For the last decade, the search engine user experience has gotten progressively worse. This is partly due to search engines optimizing for profitable search results rather than helpful ones, but I would posit that the bigger cause is that the majority of new, useful information on the internet is being created behind closed doors, not on the searchable web.
More and more, the information that is available to search engines is created for search engines to find -- companies paying writers pennies to churn out multi-thousand word essays that will rank high in google results, but not paying them enough to do the research that would make the information accurate and useful. This phenomenon is getting worse fast thanks to generative language models like ChatGPT (which aren't even capable of producing accurate information except by accident) and I expect that soon the vast majority of text on the internet will be created by bots like that, writing more and more convincing essays full of useless information.

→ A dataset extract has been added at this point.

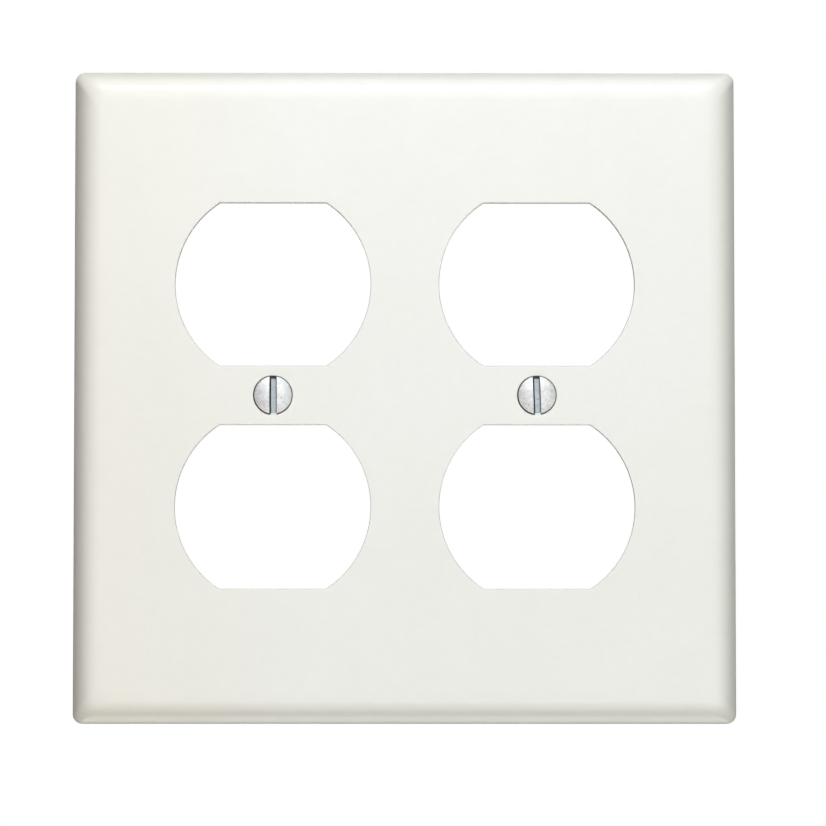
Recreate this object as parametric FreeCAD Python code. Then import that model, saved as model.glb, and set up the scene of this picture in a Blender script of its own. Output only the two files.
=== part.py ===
import FreeCAD, Part
import math
import os

# Two-gang cover plate for duplex receptacles, with its two oval-head screws.
# Frame: origin in the middle of the rim plane that meets the wall, +X to the
# right as seen from the front, +Z up, and the front face towards -Y. The
# screws' shanks point to +Y, into the wall box. Lengths are in millimetres.

V = FreeCAD.Vector

# Plate, overall
PLATE_W = 115.9            # two-gang width, 4 9/16 in
PLATE_H = 114.3            # standard height, 4 1/2 in
PLATE_D = 5.6              # wall plane to front face
CORNER_R = 1.7             # outer corners, seen from the front
SIDE_H = 1.9               # straight, drafted part of the side wall
SIDE_DRAFT = 0.12          # how far that wall leans in over its height
ROLL_W = 5.4               # width of the rolled edge, seen from the front
ROLL_CORNER_R = 2.6        # corner radius where the roll meets the flat face
ROLL_STEPS = 11            # sections along the roll

# Hollow back
FACE_T = 2.4               # thickness of the face
RIM_T = 2.5                # thickness of the rim where it meets the wall
CAVITY_DRAFT = 0.3         # lean of the cavity's walls over its depth
CAVITY_CORNER_R = 1.5
RIB_T = 1.2                # ribs on the back of the face
RIB_H = 1.4
BOSS_R = 4.6               # boss round each screw hole
BOSS_H = 0.8

# Device openings: circles with a flat at the top and at the bottom
GANG_PITCH = 46.04         # 1 13/16 in between the two gangs
OPENING_PITCH = 38.9       # 1.531 in between the two openings of one gang
OPENING_R = 17.05          # 1.343 in across
OPENING_FLATS = 28.6       # 1 1/8 in between the flats
OPENING_CORNER_R = 0.5     # where an arc meets a flat
OPENING_EDGE_R = 0.3        # softened front edge

# Screw holes, midway between the openings of each gang
HOLE_R = 2.0
SINK_R = 3.52              # mouth of the 82 degree countersink
SINK_HALF_ANGLE = 41.0

# Screws: number 6-32 by 1/2 in, oval head, one straight slot
HEAD_R = 3.42
HEAD_GAP = 0.08            # radial clearance between the head's cone and its seat
HEAD_LAND = 0.07           # short straight rim between the cone and the crown
CROWN_H = 0.75
SCREW_LEN = 12.7           # from the head's rim to the tip
NECK_R = 1.45
MAJOR_R = 1.7525
MINOR_R = 1.266
THREAD_PITCH = 0.79375     # 32 threads per inch
THREAD_FROM = -2.0         # where the neck begins to widen to the thread
TIP_CHAMFER = 0.5
SLOT_W = 1.2
SLOT_DEPTH = 1.35          # below the top of the crown
LEFT_SLOT_TURN = 0.0       # the slots' angles from upright, in degrees
RIGHT_SLOT_TURN = 2.0      # positive leans the top to the left, seen from the front

FACE_Y = -PLATE_D
FLOOR_Y = -(PLATE_D - FACE_T)
GANGS_X = (-GANG_PITCH / 2, GANG_PITCH / 2)
OPENINGS_Z = (-OPENING_PITCH / 2, OPENING_PITCH / 2)
TAN_SINK = math.tan(math.radians(SINK_HALF_ANGLE))


def rounded_outline(half_w, half_h, radius, y):
    """Closed wire of four lines and four arcs in the plane at y."""
    c = radius * (1 - math.sqrt(0.5))
    w, h, r = half_w, half_h, radius

    def p(x, z):
        return V(x, y, z)

    edges = [
        Part.LineSegment(p(-w + r, -h), p(w - r, -h)).toShape(),
        Part.Arc(p(w - r, -h), p(w - c, -h + c), p(w, -h + r)).toShape(),
        Part.LineSegment(p(w, -h + r), p(w, h - r)).toShape(),
        Part.Arc(p(w, h - r), p(w - c, h - c), p(w - r, h)).toShape(),
        Part.LineSegment(p(w - r, h), p(-w + r, h)).toShape(),
        Part.Arc(p(-w + r, h), p(-w + c, h - c), p(-w, h - r)).toShape(),
        Part.LineSegment(p(-w, h - r), p(-w, -h + r)).toShape(),
        Part.Arc(p(-w, -h + r), p(-w + c, -h + c), p(-w + r, -h)).toShape(),
    ]
    return Part.Wire(edges)


def box(x0, x1, y0, y1, z0, z1):
    return Part.makeBox(x1 - x0, y1 - y0, z1 - z0, V(x0, y0, z0))


def rod(r, y0, y1, x=0.0, z=0.0):
    return Part.makeCylinder(r, y1 - y0, V(x, y0, z), V(0, 1, 0))


def opening_prism(x, z, y0, y1):
    """Prism of one opening: a circle cut by two flats, its four corners eased."""
    prism = rod(OPENING_R, y0, y1, x, z).common(
        box(x - 30, x + 30, y0, y1, z - OPENING_FLATS / 2, z + OPENING_FLATS / 2)
    )
    corners = [
        e
        for e in prism.Edges
        if len(e.Vertexes) == 2
        and abs(e.Vertexes[0].Point.x - e.Vertexes[1].Point.x) < 1e-6
        and abs(e.Vertexes[0].Point.z - e.Vertexes[1].Point.z) < 1e-6
        and abs(abs(e.Vertexes[0].Point.z - z) - OPENING_FLATS / 2) < 1e-6
    ]
    return prism.makeFillet(OPENING_CORNER_R, corners)


def make_plate():
    hw, hh = PLATE_W / 2, PLATE_H / 2
    wall = Part.makeLoft(
        [
            rounded_outline(hw, hh, CORNER_R, 0),
            rounded_outline(hw - SIDE_DRAFT, hh - SIDE_DRAFT, CORNER_R, -SIDE_H),
        ],
        True,
        True,
    )
    # The roll is a cubic: steep at the side wall, and level where it meets the flat face.
    sections = []
    for i in range(ROLL_STEPS):
        t = i / (ROLL_STEPS - 1)
        inset = SIDE_DRAFT + ROLL_W * t
        depth = SIDE_H + (PLATE_D - SIDE_H) * (1 - (1 - t) ** 3)
        radius = CORNER_R + (ROLL_CORNER_R - CORNER_R) * t
        sections.append(rounded_outline(hw - inset, hh - inset, radius, -depth))
    roll = Part.makeLoft(sections, True, False)
    plate = wall.fuse(roll).removeSplitter()

    cavity = Part.makeLoft(
        [
            rounded_outline(hw - RIM_T, hh - RIM_T, CAVITY_CORNER_R, 0.0),
            rounded_outline(
                hw - RIM_T - CAVITY_DRAFT, hh - RIM_T - CAVITY_DRAFT, CAVITY_CORNER_R, FLOOR_Y
            ),
        ],
        True,
        True,
    )
    plate = plate.cut(cavity)

    # One upright rib between the gangs, one cross rib through the screw bosses
    rib_top = FLOOR_Y + RIB_H
    upright = box(-RIB_T / 2, RIB_T / 2, FLOOR_Y - 0.2, rib_top, -hh + RIM_T, hh - RIM_T)
    cross = box(-hw + RIM_T, hw - RIM_T, FLOOR_Y - 0.2, rib_top, -RIB_T / 2, RIB_T / 2)
    plate = plate.fuse([upright, cross])
    for x in GANGS_X:
        # The cross rib stops at each boss, so that the screw's hole stays clear.
        plate = plate.cut(rod(BOSS_R, FLOOR_Y, 0.5, x))
        plate = plate.fuse(rod(BOSS_R, FLOOR_Y - 0.2, FLOOR_Y + BOSS_H, x))
    plate = plate.removeSplitter()

    for x in GANGS_X:
        for z in OPENINGS_Z:
            plate = plate.cut(opening_prism(x, z, -PLATE_D - 1, 1))
        plate = plate.cut(rod(HOLE_R, -PLATE_D - 1, 1, x))
        ahead = 0.4
        depth = (SINK_R - HOLE_R) / TAN_SINK
        sink = Part.makeCone(
            SINK_R + ahead * TAN_SINK, HOLE_R, depth + ahead, V(x, FACE_Y - ahead, 0), V(0, 1, 0)
        )
        plate = plate.cut(sink)

    rims = []
    for e in plate.Edges:
        b = e.BoundBox
        if abs(b.YMin - FACE_Y) > 1e-4 or abs(b.YMax - FACE_Y) > 1e-4:
            continue
        if max(abs(b.XMin), abs(b.XMax)) > 45 or max(abs(b.ZMin), abs(b.ZMax)) > 40:
            continue
        if max(abs(b.ZMin), abs(b.ZMax)) < 4.5:
            continue
        rims.append(e)
    plate = plate.makeFillet(OPENING_EDGE_R, rims)
    return plate


def revolve(points, closing=None):
    """Solid of revolution about the Y axis from (radius, y) points. closing is an
    edge from the last point to the first, for a side that is not straight."""
    pts = [V(r, y, 0) for r, y in points]
    ends = pts[1:] + ([] if closing else pts[:1])
    edges = [Part.LineSegment(a, b).toShape() for a, b in zip(pts, ends)]
    if closing:
        edges.append(closing)
    return Part.Face(Part.Wire(Part.__sortEdges__(edges))).revolve(V(0, 0, 0), V(0, 1, 0), 360)


def make_screw(x, slot_turn):
    """One screw on the axis at x. The crown is a spherical cap."""
    rim_y = FACE_Y + (SINK_R - HEAD_GAP - HEAD_R) / TAN_SINK
    crown_y = rim_y - HEAD_LAND
    neck_y = rim_y + (HEAD_R - NECK_R) / TAN_SINK
    tip_y = rim_y + SCREW_LEN
    start_y = THREAD_FROM + (MAJOR_R - NECK_R)

    # head and neck as one revolved face
    crown_r = (HEAD_R ** 2 + CROWN_H ** 2) / (2 * CROWN_H)
    half = math.asin(HEAD_R / crown_r) / 2
    top_y = crown_y - CROWN_H
    mid = V(crown_r * math.sin(half), top_y + crown_r * (1 - math.cos(half)), 0)
    crown = Part.Arc(V(0, top_y, 0), mid, V(HEAD_R, crown_y, 0)).toShape()
    head = revolve(
        [(HEAD_R, crown_y), (HEAD_R, rim_y), (NECK_R, neck_y), (NECK_R, THREAD_FROM), (0, THREAD_FROM), (0, top_y)],
        crown,
    )
    slot = box(-SLOT_W / 2, SLOT_W / 2, top_y - 1, top_y + SLOT_DEPTH, -HEAD_R - 1, HEAD_R + 1)
    head = head.cut(slot)

    # 60 degree thread, cut as one helical groove in a plain rod
    depth = MAJOR_R - MINOR_R
    over = 0.05  # the groove's mouth stands this far outside the crests
    half_root = (7 * THREAD_PITCH / 8 - 2 * depth * math.tan(math.radians(30))) / 2
    half_out = half_root + (depth + over) * math.tan(math.radians(30))
    length = tip_y - THREAD_FROM + 2.5 * THREAD_PITCH
    helix = Part.makeLongHelix(THREAD_PITCH, length, MAJOR_R, 0)
    corners = [
        V(MINOR_R, 0, -half_root),
        V(MAJOR_R + over, 0, -half_out),
        V(MAJOR_R + over, 0, half_out),
        V(MINOR_R, 0, half_root),
    ]
    profile = Part.makePolygon(corners + corners[:1])
    groove = Part.Wire(helix.Edges).makePipeShell([profile], True, True)
    stock = Part.makeCylinder(MAJOR_R, tip_y - THREAD_FROM, V(0, 0, THREAD_PITCH))
    shank = stock.cut(groove)
    shank.rotate(V(0, 0, 0), V(1, 0, 0), -90)
    shank.translate(V(0, THREAD_FROM - THREAD_PITCH, 0))
    # its two ends are bevelled
    shank = shank.common(
        revolve(
            [
                (0, THREAD_FROM),
                (NECK_R, THREAD_FROM),
                (MAJOR_R, start_y),
                (MAJOR_R + 1, start_y),
                (MAJOR_R + 1, tip_y - TIP_CHAMFER),
                (MAJOR_R, tip_y - TIP_CHAMFER),
                (MAJOR_R - TIP_CHAMFER, tip_y),
                (0, tip_y),
            ]
        )
    )
    body = head.fuse(shank)
    # Seen from the front a positive turn is anticlockwise.
    body.rotate(V(0, 0, 0), V(0, 1, 0), -slot_turn)
    body.translate(V(x, 0, 0))
    return body


def save(name, shape):
    solids = shape.Solids
    shape = solids[0] if len(solids) == 1 else shape
    print(name, shape.ShapeType, "valid", shape.isValid(), "solids", len(solids),
          "faces", len(shape.Faces), "volume %.1f" % shape.Volume)
    b = shape.BoundBox
    print("   x %.3f..%.3f  y %.3f..%.3f  z %.3f..%.3f" % (b.XMin, b.XMax, b.YMin, b.YMax, b.ZMin, b.ZMax))
    shape.exportStep(os.path.join("parts", name + ".step"))
    return shape


os.makedirs("parts", exist_ok=True)
plate = save("cover_plate", make_plate())
left = save("left_screw", make_screw(GANGS_X[0], LEFT_SLOT_TURN))
right = save("right_screw", make_screw(GANGS_X[1], RIGHT_SLOT_TURN))
for name, screw in (("left", left), ("right", right)):
    print(name, "screw overlap with the plate %.4f mm3, gap %.3f mm"
          % (plate.common(screw).Volume, plate.distToShape(screw)[0]))
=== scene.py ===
"""Looks of the two-gang duplex cover plate and its two slotted screws.

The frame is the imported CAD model, in metres: +X right, +Z up, the plate's front towards -Y and
its rim on the plane y = 0. Lengths below are in millimetres unless a name ends in _m.
The plate and the screws are rebuilt as finer meshes on the same dimensions as the CAD nodes.
"""

import math

import bpy
import bmesh
from mathutils import Matrix, Vector
from mathutils.geometry import delaunay_2d_cdt


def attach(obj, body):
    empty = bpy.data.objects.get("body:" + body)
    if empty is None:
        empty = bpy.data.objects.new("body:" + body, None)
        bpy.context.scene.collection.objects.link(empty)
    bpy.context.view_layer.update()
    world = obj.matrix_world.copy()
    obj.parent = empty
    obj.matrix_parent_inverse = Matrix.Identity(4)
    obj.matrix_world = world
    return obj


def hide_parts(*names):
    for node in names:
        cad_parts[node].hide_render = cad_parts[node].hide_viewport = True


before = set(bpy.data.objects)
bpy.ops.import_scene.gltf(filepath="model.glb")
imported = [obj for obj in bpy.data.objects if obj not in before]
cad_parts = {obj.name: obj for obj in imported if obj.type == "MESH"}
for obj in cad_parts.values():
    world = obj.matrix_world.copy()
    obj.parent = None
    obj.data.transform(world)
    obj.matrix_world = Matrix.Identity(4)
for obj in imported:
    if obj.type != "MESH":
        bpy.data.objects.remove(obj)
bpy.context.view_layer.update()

MM = 0.001
sin, cos, rad = math.sin, math.cos, math.radians

# ---------------------------------------------------------------- dimensions
PLATE_W, PLATE_H, PLATE_D = 115.9, 114.3, 5.6
CORNER_R, ROLL_CORNER_R = 1.7, 2.6
SIDE_H, SIDE_DRAFT, ROLL_W = 1.9, 0.12, 5.4
FACE_T, RIM_T, CAVITY_DRAFT, CAVITY_CORNER_R = 2.4, 2.5, 0.3, 1.5
RIB_T, RIB_H, BOSS_R, BOSS_H = 1.2, 1.4, 4.6, 0.8
GANG_PITCH, OPENING_PITCH = 46.04, 38.9
OPENING_R, OPENING_FLATS, OPENING_CORNER_R, OPENING_EDGE_R = 17.05, 28.6, 0.5, 0.16
OPENING_DRAFT = 0.07  # how much wider each opening is at the back than at the front, per side
HOLE_R, SINK_R, SINK_ANGLE = 2.0, 3.52, 41.0
HEAD_R, HEAD_GAP, HEAD_LAND, CROWN_H = 3.42, 0.08, 0.07, 0.75
RIM_R = 3.27  # where the crown ends and the head's blunt rim begins
SCREW_LEN, NECK_R, MAJOR_R, MINOR_R = 12.7, 1.45, 1.7525, 1.266
THREAD_PITCH, THREAD_FROM, TIP_CHAMFER = 0.79375, -2.0, 0.5
SLOT_W, SLOT_DEPTH = 1.3, 1.35
LEFT_SLOT_TURN, RIGHT_SLOT_TURN = 0.0, 2.0
LEFT_SLOT_SHIFT = 0.05  # the left slot was cut a little off centre
SLOT_LEAN_LEFT, SLOT_LEAN_RIGHT = 0.25, 0.12  # how far the slot's walls lean in by its floor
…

Maybe search engines will figure out how to discard this deluge, but my sense is that it's an arms race that they're going to inevitably lose. For a long time machine curation felt like the future, but now I think the window of pure machine curation is closing. To the extent that search will still be useful, it'll be useful for searching human-whitelisted content.

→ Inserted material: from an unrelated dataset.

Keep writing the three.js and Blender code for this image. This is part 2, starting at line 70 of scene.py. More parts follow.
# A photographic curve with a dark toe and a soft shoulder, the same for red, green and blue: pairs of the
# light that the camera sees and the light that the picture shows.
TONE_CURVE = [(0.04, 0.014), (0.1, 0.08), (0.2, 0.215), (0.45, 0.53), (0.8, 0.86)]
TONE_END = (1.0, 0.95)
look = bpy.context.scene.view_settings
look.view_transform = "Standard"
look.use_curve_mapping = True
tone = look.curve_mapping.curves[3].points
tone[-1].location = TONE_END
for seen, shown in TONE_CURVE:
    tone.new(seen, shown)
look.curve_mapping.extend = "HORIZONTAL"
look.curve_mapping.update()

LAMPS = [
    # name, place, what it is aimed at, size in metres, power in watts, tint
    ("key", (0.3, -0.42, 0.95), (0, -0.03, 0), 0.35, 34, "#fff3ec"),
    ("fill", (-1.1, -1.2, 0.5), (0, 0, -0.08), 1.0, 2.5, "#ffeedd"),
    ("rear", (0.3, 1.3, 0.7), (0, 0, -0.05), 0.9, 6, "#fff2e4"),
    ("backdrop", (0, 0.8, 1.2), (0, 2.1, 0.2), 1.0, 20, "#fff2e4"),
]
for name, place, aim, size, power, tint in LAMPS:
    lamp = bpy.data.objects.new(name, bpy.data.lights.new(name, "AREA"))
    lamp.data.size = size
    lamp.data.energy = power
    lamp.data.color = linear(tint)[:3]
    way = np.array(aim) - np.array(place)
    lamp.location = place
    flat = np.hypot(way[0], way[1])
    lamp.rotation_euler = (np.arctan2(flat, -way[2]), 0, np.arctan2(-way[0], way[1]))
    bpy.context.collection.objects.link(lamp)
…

This is good news for human experts like editors and librarians, who have been treated as obsolete by the tech community for decades. Remember librarians? They're still around, and their work is more valuable than ever.
I expect that soon the vast majority of text on the internet will be created by bots like that, writing more and more convincing essays full of useless information
I think we already crossed this boundary before machine learning took over spam generation. Dedicated spammers did a fantastic job filling the internet with noise via copy+paste and fake social media accounts without the aid of machine learning, and companies like Google shrugged in response. ML is the final nail in the coffin of the useful internet, wherein you could actually find useful, real information. And it signals the point where tech companies pivot from pathological indifference toward spam, to active production of spam.